Response: While different pruning approaches, such as those using sign supermasks or performing pruning on the server instead of clients, avoid the use of binary supermasks, the model performance of these methods is severely degraded due to the limited degree of personalization, especially on non-IID data. As demonstrated in prior work and supported by the empirical results in [1], these methods often suffer from significant performance degradation due to limited personalization, particularly in non-IID data settings.
Additionally, we included a server-side pruning method, FedDrop, in the experimental section to highlight the performance differences between server-side and client-side pruning approaches. The results further demonstrate the advantages of client-side pruning, particularly in addressing client-specific heterogeneity.
On the other hand, binary supermask-based methods have been shown to be more efficient than sign supermask-based methods.
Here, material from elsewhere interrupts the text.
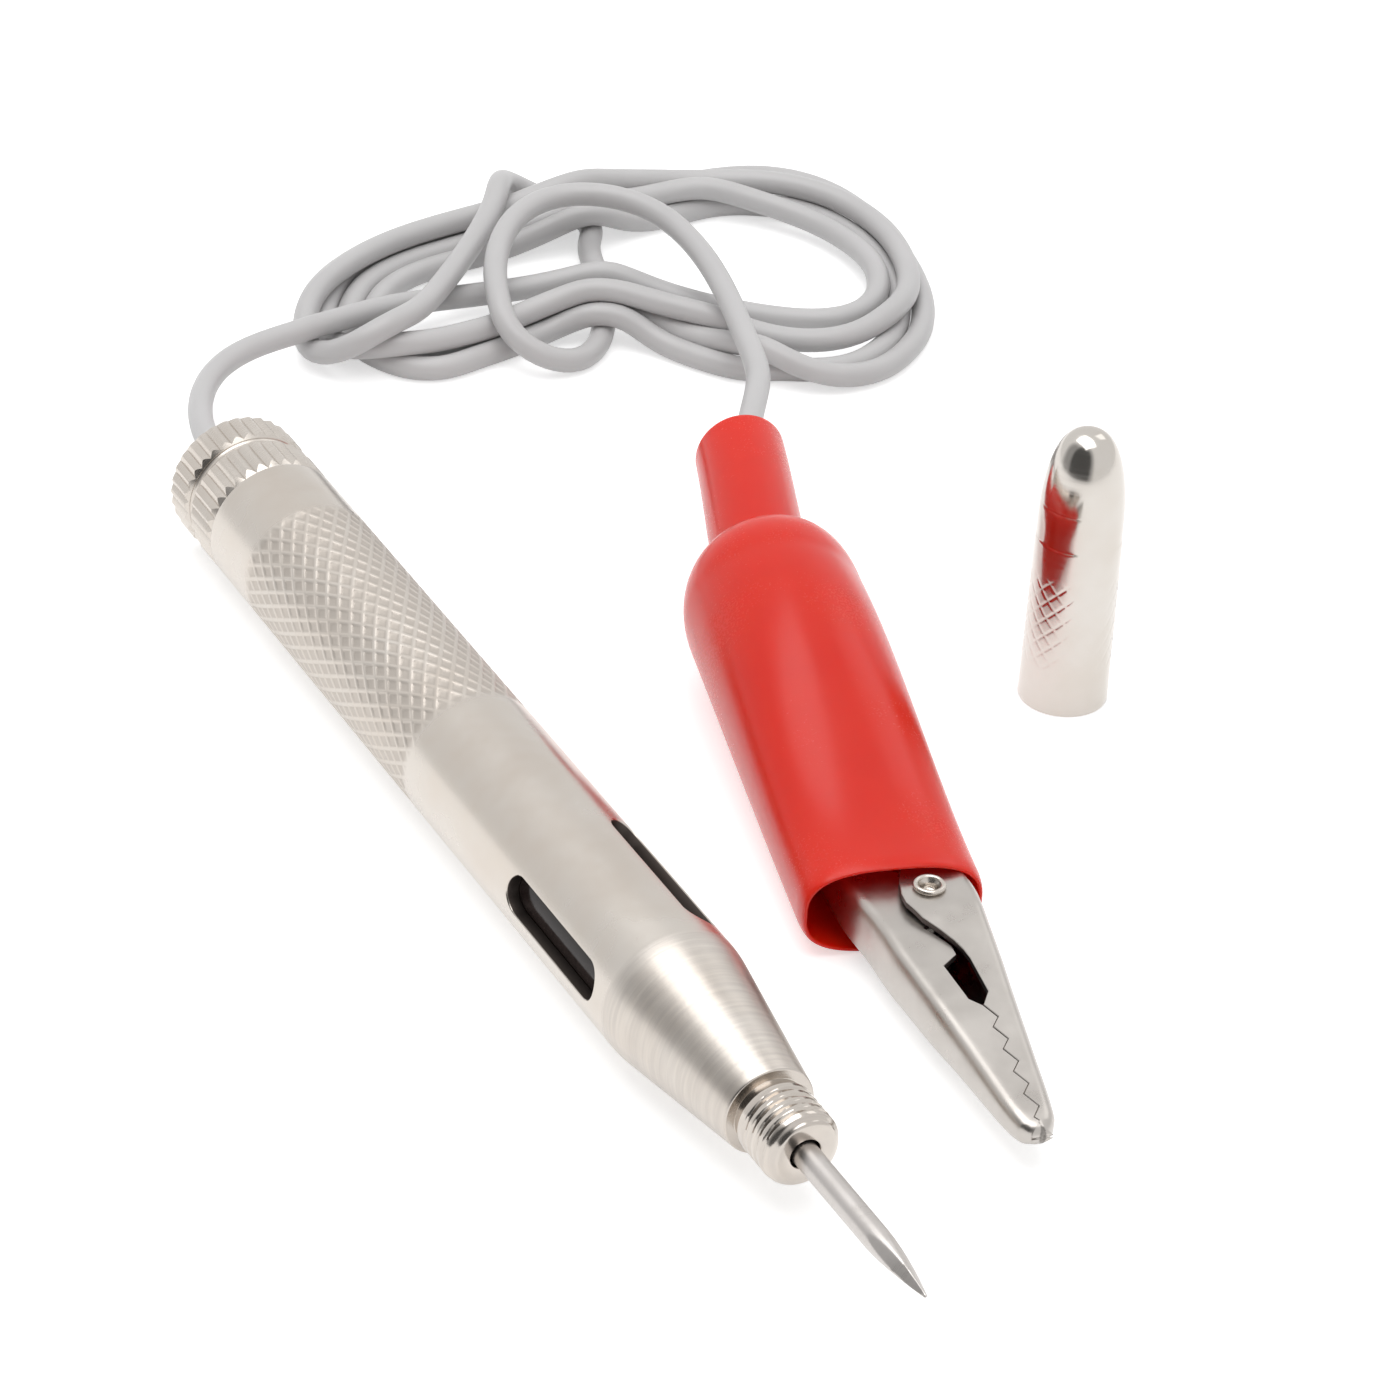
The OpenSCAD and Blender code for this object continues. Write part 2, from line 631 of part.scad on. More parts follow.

As noted in [1]: "...in the future, we will explore the efficacy brought by employing a binary optimizer [Helwegen et al., 2019] that only modifies signs of weights without the need for latent parameters like the sign supermasks." This evidence suggests that binary supermasks remain a practical and efficient choice for pruning in federated learning scenarios.
[1] HideNseek: Federated Lottery Ticket via Server-side Pruning and Sign Supermask, arXiv:2206.04385
Weakness 2 & Question 2: The attention module seems quite similar, if not identical, to the classical CBAM [2]. What's the innovation/difference between this attention module and CBAM's [2]?
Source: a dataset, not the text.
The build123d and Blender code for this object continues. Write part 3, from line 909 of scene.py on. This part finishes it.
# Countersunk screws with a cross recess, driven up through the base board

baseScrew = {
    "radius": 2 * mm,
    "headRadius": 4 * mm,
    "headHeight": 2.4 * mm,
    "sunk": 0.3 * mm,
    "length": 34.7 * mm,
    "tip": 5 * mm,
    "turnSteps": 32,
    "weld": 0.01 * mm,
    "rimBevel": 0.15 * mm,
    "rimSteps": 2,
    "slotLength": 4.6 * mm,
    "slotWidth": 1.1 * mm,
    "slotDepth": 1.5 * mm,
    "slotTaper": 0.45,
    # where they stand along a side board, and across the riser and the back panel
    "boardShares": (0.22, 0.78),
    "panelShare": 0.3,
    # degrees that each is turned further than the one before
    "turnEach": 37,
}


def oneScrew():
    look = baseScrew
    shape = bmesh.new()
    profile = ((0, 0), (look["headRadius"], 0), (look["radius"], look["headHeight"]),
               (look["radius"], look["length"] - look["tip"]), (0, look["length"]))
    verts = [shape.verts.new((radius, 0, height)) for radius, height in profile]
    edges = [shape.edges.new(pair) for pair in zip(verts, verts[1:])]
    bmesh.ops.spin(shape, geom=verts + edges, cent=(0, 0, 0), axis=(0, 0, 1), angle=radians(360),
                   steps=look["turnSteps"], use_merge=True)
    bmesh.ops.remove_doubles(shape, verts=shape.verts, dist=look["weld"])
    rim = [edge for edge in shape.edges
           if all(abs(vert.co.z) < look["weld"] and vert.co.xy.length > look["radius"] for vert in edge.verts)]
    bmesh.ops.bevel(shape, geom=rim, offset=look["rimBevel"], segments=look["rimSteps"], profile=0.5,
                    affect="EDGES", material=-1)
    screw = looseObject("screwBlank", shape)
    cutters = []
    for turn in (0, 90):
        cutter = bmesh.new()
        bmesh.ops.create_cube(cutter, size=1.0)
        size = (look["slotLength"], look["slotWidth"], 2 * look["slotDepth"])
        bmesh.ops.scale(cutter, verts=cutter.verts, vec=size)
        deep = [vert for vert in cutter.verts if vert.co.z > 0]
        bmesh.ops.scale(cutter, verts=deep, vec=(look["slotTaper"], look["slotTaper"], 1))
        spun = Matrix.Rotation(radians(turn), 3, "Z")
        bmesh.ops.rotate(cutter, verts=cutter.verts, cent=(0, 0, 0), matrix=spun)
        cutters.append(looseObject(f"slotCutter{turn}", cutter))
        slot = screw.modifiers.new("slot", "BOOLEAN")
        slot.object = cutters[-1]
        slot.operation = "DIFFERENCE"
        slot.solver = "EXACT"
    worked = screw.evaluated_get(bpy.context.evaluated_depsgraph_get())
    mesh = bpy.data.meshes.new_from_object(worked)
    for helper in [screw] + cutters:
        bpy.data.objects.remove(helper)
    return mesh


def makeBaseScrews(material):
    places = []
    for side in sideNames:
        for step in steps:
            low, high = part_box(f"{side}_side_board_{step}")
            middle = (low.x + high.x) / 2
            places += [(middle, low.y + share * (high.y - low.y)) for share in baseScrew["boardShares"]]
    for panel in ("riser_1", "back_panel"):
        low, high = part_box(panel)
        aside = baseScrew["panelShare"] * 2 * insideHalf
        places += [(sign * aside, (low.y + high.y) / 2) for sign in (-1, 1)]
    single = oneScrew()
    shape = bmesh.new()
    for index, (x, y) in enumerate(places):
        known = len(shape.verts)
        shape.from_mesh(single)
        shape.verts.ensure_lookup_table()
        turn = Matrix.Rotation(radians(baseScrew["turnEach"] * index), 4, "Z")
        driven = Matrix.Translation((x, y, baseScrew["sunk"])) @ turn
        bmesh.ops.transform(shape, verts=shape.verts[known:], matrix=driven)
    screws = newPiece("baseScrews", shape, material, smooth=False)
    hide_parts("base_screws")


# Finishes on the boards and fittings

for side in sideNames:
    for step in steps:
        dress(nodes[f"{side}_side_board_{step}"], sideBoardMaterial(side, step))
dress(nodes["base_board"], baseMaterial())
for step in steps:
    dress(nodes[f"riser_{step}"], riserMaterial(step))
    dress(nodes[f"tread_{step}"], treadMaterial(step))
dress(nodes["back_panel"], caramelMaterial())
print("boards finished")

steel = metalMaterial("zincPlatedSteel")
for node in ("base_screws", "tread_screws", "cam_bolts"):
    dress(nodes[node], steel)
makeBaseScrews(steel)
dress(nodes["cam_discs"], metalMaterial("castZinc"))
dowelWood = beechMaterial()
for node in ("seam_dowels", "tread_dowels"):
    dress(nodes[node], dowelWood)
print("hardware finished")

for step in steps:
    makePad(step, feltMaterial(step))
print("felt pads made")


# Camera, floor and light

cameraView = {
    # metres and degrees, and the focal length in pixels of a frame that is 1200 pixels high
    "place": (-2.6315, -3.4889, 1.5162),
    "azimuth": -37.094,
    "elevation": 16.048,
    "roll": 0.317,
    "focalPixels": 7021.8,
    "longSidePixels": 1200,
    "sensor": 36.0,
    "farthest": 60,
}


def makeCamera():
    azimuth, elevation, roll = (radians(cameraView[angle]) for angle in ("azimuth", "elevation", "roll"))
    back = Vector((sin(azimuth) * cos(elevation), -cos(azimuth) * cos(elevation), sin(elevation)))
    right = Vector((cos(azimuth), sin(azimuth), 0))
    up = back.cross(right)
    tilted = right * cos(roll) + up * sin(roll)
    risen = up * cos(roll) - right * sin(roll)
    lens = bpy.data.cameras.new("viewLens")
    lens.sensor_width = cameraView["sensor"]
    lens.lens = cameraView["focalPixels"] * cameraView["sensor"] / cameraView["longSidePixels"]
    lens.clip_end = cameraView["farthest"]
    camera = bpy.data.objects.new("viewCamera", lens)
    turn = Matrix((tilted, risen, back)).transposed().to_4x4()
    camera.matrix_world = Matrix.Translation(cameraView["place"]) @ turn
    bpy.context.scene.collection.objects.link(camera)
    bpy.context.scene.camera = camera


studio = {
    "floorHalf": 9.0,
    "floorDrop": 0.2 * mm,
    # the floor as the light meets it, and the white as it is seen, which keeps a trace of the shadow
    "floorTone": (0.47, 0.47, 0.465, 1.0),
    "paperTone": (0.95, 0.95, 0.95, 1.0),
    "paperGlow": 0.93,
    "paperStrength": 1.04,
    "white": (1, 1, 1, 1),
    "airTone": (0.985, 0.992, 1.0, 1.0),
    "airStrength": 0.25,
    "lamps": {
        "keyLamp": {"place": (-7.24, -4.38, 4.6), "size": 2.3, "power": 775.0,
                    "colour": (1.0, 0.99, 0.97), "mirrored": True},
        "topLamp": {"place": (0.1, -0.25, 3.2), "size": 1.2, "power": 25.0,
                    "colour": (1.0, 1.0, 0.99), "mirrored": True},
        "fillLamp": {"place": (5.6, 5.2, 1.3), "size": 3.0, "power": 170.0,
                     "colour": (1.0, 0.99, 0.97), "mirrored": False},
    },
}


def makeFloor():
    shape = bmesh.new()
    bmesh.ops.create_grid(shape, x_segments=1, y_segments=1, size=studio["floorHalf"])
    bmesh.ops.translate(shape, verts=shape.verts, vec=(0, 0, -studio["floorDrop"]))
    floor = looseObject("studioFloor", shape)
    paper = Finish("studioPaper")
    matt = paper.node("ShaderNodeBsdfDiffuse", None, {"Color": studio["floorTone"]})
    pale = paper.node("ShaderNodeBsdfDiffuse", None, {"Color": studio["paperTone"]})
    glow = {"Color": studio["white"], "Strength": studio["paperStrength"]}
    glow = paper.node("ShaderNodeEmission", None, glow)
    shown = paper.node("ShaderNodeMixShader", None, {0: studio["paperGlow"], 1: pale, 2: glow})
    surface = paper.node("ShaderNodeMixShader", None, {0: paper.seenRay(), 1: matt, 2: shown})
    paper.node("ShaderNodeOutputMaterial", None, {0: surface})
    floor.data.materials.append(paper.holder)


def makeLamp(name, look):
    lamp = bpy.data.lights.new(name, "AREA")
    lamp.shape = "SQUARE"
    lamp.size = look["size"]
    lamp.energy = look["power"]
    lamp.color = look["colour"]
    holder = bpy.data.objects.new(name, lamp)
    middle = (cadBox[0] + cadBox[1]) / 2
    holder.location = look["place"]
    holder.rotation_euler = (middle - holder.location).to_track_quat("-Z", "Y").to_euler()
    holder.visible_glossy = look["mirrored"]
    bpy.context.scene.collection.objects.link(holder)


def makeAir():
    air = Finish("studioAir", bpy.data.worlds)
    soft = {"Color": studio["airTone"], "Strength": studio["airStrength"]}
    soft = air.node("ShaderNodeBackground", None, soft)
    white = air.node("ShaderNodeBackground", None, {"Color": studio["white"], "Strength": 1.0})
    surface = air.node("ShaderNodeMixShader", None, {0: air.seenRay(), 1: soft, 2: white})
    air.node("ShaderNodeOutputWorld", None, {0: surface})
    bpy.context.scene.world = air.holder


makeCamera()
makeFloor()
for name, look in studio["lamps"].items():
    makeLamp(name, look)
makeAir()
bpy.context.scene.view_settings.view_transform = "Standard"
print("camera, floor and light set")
Response: While our attention module adopts the general concept of spatial and channel attention, there are critical distinctions in its design and application:
Adaptation for FL: CBAM was originally designed for centralized deep learning tasks, where models have access to globally available data. In contrast, our attention module is specifically tailored for FL, addressing challenges such as non-IID data distributions and heterogeneous client capabilities.
Grouping Strategy in Spatial Attention: Our spatial attention mechanism introduces a grouping strategy to divide feature map channels into multiple groups, reducing computational complexity and enhancing feature extraction for non-IID data. This grouping strategy is particularly effective in the resource-constrained environment of FL, where computational efficiency is critical.
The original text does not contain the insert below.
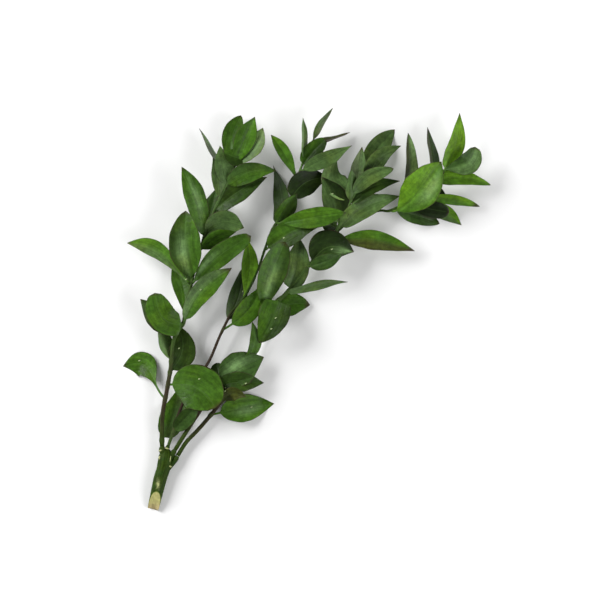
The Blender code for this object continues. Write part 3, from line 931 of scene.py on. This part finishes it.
def top_of(trees, x, y):
    """The highest point of some surfaces at x and y, in millimetres."""
    above = Vector((x * MM, y * MM, 1.0))
    hits = [tree.ray_cast(above, -UP)[0] for tree in trees]
    heights = [hit.z / MM for hit in hits if hit]
    return Vector((x, y, max(heights, default=0.0)))


def make_buds(leaves):
    """The flower buds, on whichever leaf is uppermost at each place."""
    graph = bpy.context.evaluated_depsgraph_get()
    trees = [BVHTree.FromObject(item, graph) for item in leaves]
    surface = Surface()
    for x, y in BUDS:
        seat = top_of(trees, x, y)
        for shift, share in BUD_PAIR:
            size = BUD_SIZE * share
            centre = seat + Vector((*shift, BUD_LIFT * size))
            add_lump(surface, centre, (size, size, size * BUD_FLATNESS), 0.0, TONES["bud"], BUD_BUMPS)
    return surface.build("flower_buds", [bud_material()])


def make_scales(roots, draws):
    """A dry scale on the stem below each leaf's root. roots holds each branch with its roots."""
    surface = Surface()
    for branch, spots in roots:
        axis, radii = stem_axis(branch, SNAP_STEPS)
        for spot in spots:
            index = axis.index(nearest(axis, spot))
            forward = direction_at(axis, index)
            outward = UP.cross(forward).normalized() * draws.choice((1, -1))
            centre = spot - SCALE_SHIFT * forward
            centre += radii[index] * (SCALE_UP * UP + SCALE_OUT * outward)
            heading = math.atan2(forward.y, forward.x) + draws.uniform(-SCALE_TURN, SCALE_TURN)
            add_lump(surface, centre, SCALE_SIZES, heading, TONES["dry"], SCALE_BUMPS)
    return surface.build("joint_scales", [bark_material("dry_scale")])


def make_scars(cane):
    """The pale torn fibres on the cane's head."""
    bark = [BVHTree.FromObject(cane, bpy.context.evaluated_depsgraph_get())]
    surface = Surface()
    for x, y, length, width, heading in SCARS:
        seat = top_of(bark, x, y)
        sizes = (length / 2, width / 2, SCAR_HEIGHT)
        add_lump(surface, seat, sizes, math.radians(heading), TONES["torn"], SCAR_BUMPS)
    return surface.build("torn_scars", [cut_material()])


class Nodes:
    """A material's node tree, with short calls for the nodes that the materials here use."""

    def __init__(self, name, specular):
        self.material = bpy.data.materials.new(name)
        self.material.use_nodes = True
        self.tree = self.material.node_tree
        self.shader = self.tree.nodes["Principled BSDF"]
        self.shader.inputs["Specular IOR Level"].default_value = specular

    def set_input(self, socket, value):
        """Link a socket to another node's output, or give it a plain value."""
        if isinstance(value, bpy.types.NodeSocket):
            self.tree.links.new(value, socket)
        else:
            socket.default_value = value

    def tone(self):
        """The colour that the mesh carries."""
        node = self.tree.nodes.new("ShaderNodeAttribute")
        node.attribute_name = "tone"
        return node.outputs["Color"]

    def place(self, layer):
        """The two coordinates that one of the mesh's layers carries."""
        node = self.tree.nodes.new("ShaderNodeUVMap")
        node.uv_map = layer
        parts = self.tree.nodes.new("ShaderNodeSeparateXYZ")
        self.tree.links.new(node.outputs["UV"], parts.inputs[0])
        return parts.outputs["X"], parts.outputs["Y"]

    def stretched(self, layer, across, along):
        """A layer's two coordinates, each times its own number, as a vector."""
        x, y = self.place(layer)
        return self.vector(self.math("MULTIPLY", x, across), self.math("MULTIPLY", y, along))

    def position(self):
        """The point's own position."""
        return self.tree.nodes.new("ShaderNodeTexCoord").outputs["Object"]

    def math(self, operation, first, second=0.0, third=0.0):
        """The result of a Math node."""
        node = self.tree.nodes.new("ShaderNodeMath")
        node.operation = operation
        for socket, value in zip(node.inputs, (first, second, third)):
            self.set_input(socket, value)
        return node.outputs[0]

    def vector(self, x, y, z=0.0):
        """A vector from three numbers."""
        node = self.tree.nodes.new("ShaderNodeCombineXYZ")
        for socket, value in zip(node.inputs, (x, y, z)):
            self.set_input(socket, value)
        return node.outputs[0]

    def noise(self, where, scale, detail=3.0):
        """Cloudy noise from 0 to 1."""
        node = self.tree.nodes.new("ShaderNodeTexNoise")
        self.set_input(node.inputs["Vector"], where)
        node.inputs["Scale"].default_value = scale
        node.inputs["Detail"].default_value = detail
        return node.outputs["Fac"]

    def ramp(self, value, low, high, start=0.0, end=1.0):
        """The value mapped smoothly from low and high to start and end."""
        node = self.tree.nodes.new("ShaderNodeMapRange")
        node.interpolation_type = "SMOOTHSTEP"
        self.set_input(node.inputs["Value"], value)
        for socket, number in zip(("From Min", "From Max", "To Min", "To Max"), (low, high, start, end)):
            node.inputs[socket].default_value = number
        return node.outputs[0]

    def mix(self, factor, first, second, blend="MIX"):
        """Two colours mixed. The node's colours go in at 6 and 7, and the mixed one comes out at 2."""
        node = self.tree.nodes.new("ShaderNodeMix")
        node.data_type = "RGBA"
        node.blend_type = blend
        self.set_input(node.inputs[0], factor)
        self.set_input(node.inputs[6], first)
        self.set_input(node.inputs[7], second)
        return node.outputs[2]

    def brighten(self, color, value, depth):
        """A colour made lighter or darker by up to a depth, by noise."""
        swing = self.ramp(value, low=0.28, high=0.72, start=-1.0, end=1.0)
        factor = self.math("MULTIPLY_ADD", swing, depth, 1.0)
        return self.mix(1.0, color, self.vector(factor, factor, factor), "MULTIPLY")

    def finish(self, color, roughness, height, bump_depth):
        """Wire the shader's colour, roughness and bump, and return the material."""
        self.tree.links.new(color, self.shader.inputs["Base Color"])
        self.tree.links.new(roughness, self.shader.inputs["Roughness"])
        bump = self.tree.nodes.new("ShaderNodeBump")
        bump.inputs["Distance"].default_value = bump_depth
        self.tree.links.new(height, bump.inputs["Height"])
        self.tree.links.new(bump.outputs["Normal"], self.shader.inputs["Normal"])
        return self.material


def kept(name):
    """A material that an earlier call has already made, or nothing."""
    return bpy.data.materials.get(name)


def leaf_material():
    """Waxy leaf: fine veins along it, a pale midrib, cloudy mottling and a thin brown rim."""
    if kept("waxy_leaf"):
        return kept("waxy_leaf")
    nodes = Nodes("waxy_leaf", specular=0.13)
    across = nodes.place("place")[0]
    where = nodes.position()
    aside = nodes.math("ABSOLUTE", nodes.math("MULTIPLY_ADD", across, 2.0, -1.0))
    cloud = nodes.noise(where, scale=70.0, detail=5.0)
    blotch = nodes.noise(where, scale=260.0, detail=3.0)
    hue = nodes.noise(where, scale=38.0, detail=2.0)
    grain = nodes.noise(where, scale=1300.0, detail=2.0)
    veins = nodes.noise(nodes.stretched("lengths", across=900.0, along=40.0), scale=1.0, detail=2.0)
    bands = nodes.noise(nodes.stretched("lengths", across=260.0, along=22.0), scale=1.0, detail=2.0)
    color = nodes.brighten(nodes.tone(), cloud, depth=0.2)
    color = nodes.brighten(color, blotch, depth=0.2)
    color = nodes.brighten(color, bands, depth=0.16)
    color = nodes.brighten(color, veins, depth=0.14)
    color = nodes.brighten(color, grain, depth=0.12)
    yellow = nodes.mix(1.0, color, (1.16, 1.04, 0.8, 1.0), "MULTIPLY")
    color = nodes.mix(nodes.ramp(hue, low=0.44, high=0.7), color, yellow)
    rib = nodes.ramp(aside, low=0.01, high=0.05, start=0.3, end=0.0)
    color = nodes.mix(rib, color, (*TONES["soft"], 1.0))
    edge = nodes.ramp(aside, low=0.93, high=0.985)
    rim = nodes.math("MULTIPLY", edge, nodes.ramp(cloud, low=0.38, high=0.6, start=0.25, end=0.9))
    color = nodes.mix(rim, color, (*TONES["dry"], 1.0))
    roughness = nodes.ramp(cloud, low=0.3, high=0.7, start=0.3, end=0.44)
    height = nodes.math("MULTIPLY_ADD", grain, 0.3, nodes.math("ADD", veins, bands))
    height = nodes.math("MULTIPLY_ADD", blotch, 1.5, height)
    return nodes.finish(color, roughness, height, bump_depth=0.0003)


def bark_material(name):
    """Bark, or a dry scale of it: fine streaks along the stem."""
    if kept(name):
        return kept(name)
    nodes = Nodes(name, specular=0.06)
    streak = nodes.noise(nodes.stretched("place", across=26.0, along=90.0), scale=1.0)
    grain = nodes.noise(nodes.position(), scale=700.0)
    color = nodes.brighten(nodes.tone(), streak, depth=0.34)
    color = nodes.brighten(color, grain, depth=0.14)
    roughness = nodes.ramp(streak, low=0.3, high=0.7, start=0.45, end=0.6)
    height = nodes.math("MULTIPLY_ADD", grain, 0.5, streak)
    return nodes.finish(color, roughness, height, bump_depth=0.0004)


def cut_material():
    """Freshly cut pale wood: fibres along the cane and faint stains."""
    if kept("cut_wood"):
        return kept("cut_wood")
    nodes = Nodes("cut_wood", specular=0.2)
    stain = nodes.noise(nodes.position(), scale=260.0)
    fibre = nodes.noise(nodes.stretched("lengths", across=1400.0, along=160.0), scale=1.0)
    color = nodes.brighten(nodes.tone(), stain, depth=0.12)
    color = nodes.brighten(color, fibre, depth=0.14)
    roughness = nodes.ramp(stain, low=0.3, high=0.7, start=0.65, end=0.8)
    return nodes.finish(color, roughness, fibre, bump_depth=0.0003)


def bud_material():
    """Small waxy buds."""
    nodes = Nodes("bud_wax", specular=0.4)
    cloud = nodes.noise(nodes.position(), scale=900.0)
    color = nodes.brighten(nodes.tone(), cloud, depth=0.15)
    roughness = nodes.ramp(cloud, low=0.3, high=0.7, start=0.4, end=0.55)
    return nodes.finish(color, roughness, cloud, bump_depth=0.0002)


def make_floor():
    """A wide pale table top."""
    mesh = bpy.data.meshes.new("table_top")
    sides = ((-1, -1), (1, -1), (1, 1), (-1, 1))
    mesh.from_pydata([(x * FLOOR_HALF, y * FLOOR_HALF, 0.0) for x, y in sides], [], [(0, 1, 2, 3)])
    floor = bpy.data.objects.new("table_top", mesh)
    bpy.context.scene.collection.objects.link(floor)
    material = bpy.data.materials.new("pale_table")
    material.use_nodes = True
    shader = material.node_tree.nodes["Principled BSDF"]
    shader.inputs["Base Color"].default_value = (0.9, 0.9, 0.9, 1.0)
    shader.inputs["Roughness"].default_value = 0.9
    shader.inputs["Specular IOR Level"].default_value = 0.1
    mesh.materials.append(material)


def add_softbox(name, place, size, watts):
    """A square soft light that faces the origin."""
    data = bpy.data.lights.new(name, "AREA")
    data.shape = "SQUARE"
    data.size = size
    data.energy = watts
    lamp = bpy.data.objects.new(name, data)
    lamp.location = place
    lamp.rotation_euler = Vector(place).to_track_quat("Z", "Y").to_euler()
    bpy.context.scene.collection.objects.link(lamp)


def make_light():
    """Even studio light: a pale surround and soft lights on both sides."""
    world = bpy.data.worlds.new("studio")
    world.use_nodes = True
    sky = world.node_tree.nodes["Background"]
    sky.inputs["Color"].default_value = (1.0, 1.0, 1.0, 1.0)
    sky.inputs["Strength"].default_value = SURROUND_STRENGTH
    bpy.context.scene.world = world
    add_softbox("key_light", **KEY_LIGHT)
    add_softbox("fill_light", **FILL_LIGHT)
    bpy.context.scene.view_settings.view_transform = "Standard"
    bpy.context.scene.view_settings.exposure = 0.0


def make_camera():
    """A long lens straight above the spray, so that one picture point is one millimetre."""
    data = bpy.data.cameras.new("camera")
    data.sensor_width = CAMERA_SENSOR
    data.lens = CAMERA_LENS
    data.clip_end = CAMERA_REACH
    camera = bpy.data.objects.new("camera", data)
    camera.location = CAMERA_PLACE
    bpy.context.scene.collection.objects.link(camera)
    bpy.context.scene.camera = camera


def main():
    """Build every piece, hang each from the root body, and light the scene."""
    draws = random.Random(SEED)
    leaves = []
    stems = []
    all_roots = []
    for branch in BRANCHES:
        snap = smooth_route(branch.route, SNAP_STEPS)
        roots = [nearest(snap, leaf.root) for leaf in branch.leaves]
        foliage = make_leaves(branch, roots, draws)
        stem = make_stem(branch, roots)
        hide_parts(branch.name)
        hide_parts(branch.name)
        leaves.append(foliage)
        stems.append(stem)
        all_roots.append((branch, roots))
    cane = make_cane()
    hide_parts("main_cane")
    small = (make_buds(leaves), make_scales(all_roots, draws), make_scars(cane))
    for piece in leaves:
        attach(piece, "root")
    for piece in (*stems, cane, *small):
        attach(piece, "root")
    make_floor()
    make_light()
    make_camera()


main()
Attention-Driven Pruning and Aggregation: More importantly, unlike CBAM, which solely focuses on enhancing feature representations, our attention scores are directly used to guide the pruning process and aggregation mechanism. This integration makes the attention module a central component in addressing both data and system heterogeneity in FL.
[2] CBAM: Convolutional Block Attention Module, ECCV 2018
Weakness 3 & Question 3: In 3.3, the attention-matching mechanism rearranges the channels based on attention scores before aggregation. I might have misunderstood this, but wouldn't this operation cause channels learning different features are aggregated, e.g., those learing "edge" aggregated with those learning "texture"?
Response: Due to the existence of permutation invariance in neural networks, the sequences of channels are inherently various in distinct local models. Even if we directly aggregate the local models without rearranging them, the misalignment (e.g., channels learning "edge" features being aggregated with those learning "texture" features) still happens. Thus, we proposed an attention-matching mechanism, aiming to alleviate such misalignment. The attention-matching mechanism rearranges the channels within the target layer based on their attention scores, ensuring that the channel order is determined by the attention scores and therefore reduces the effects of permutation invariance. The rationale behind averaging channels with high scores from different local models is rooted in their role as key contributors to capturing specific semantic responses. Conversely, averaging channels with low scores is driven by the understanding that these channels are susceptible to inherent noise and the presence of similar patterns, which can dilute their significance.
To address challenges from system and data heterogeneity in FL, the paper proposes ATTENDING, a personalized attentive pruning-enabled federated learning approach. ATTENDING enhances learning performance using an attention module and generates personalized local models through attentive pruning. Evaluation results demonstrate that ATTENDING outperforms baselines by up to 11.3% and reduces average model footprints by 32%.
优点
- The paper introduces the attention mechanism, incorporating spatial and channel attention to effectively addresses both heterogeneity in FL.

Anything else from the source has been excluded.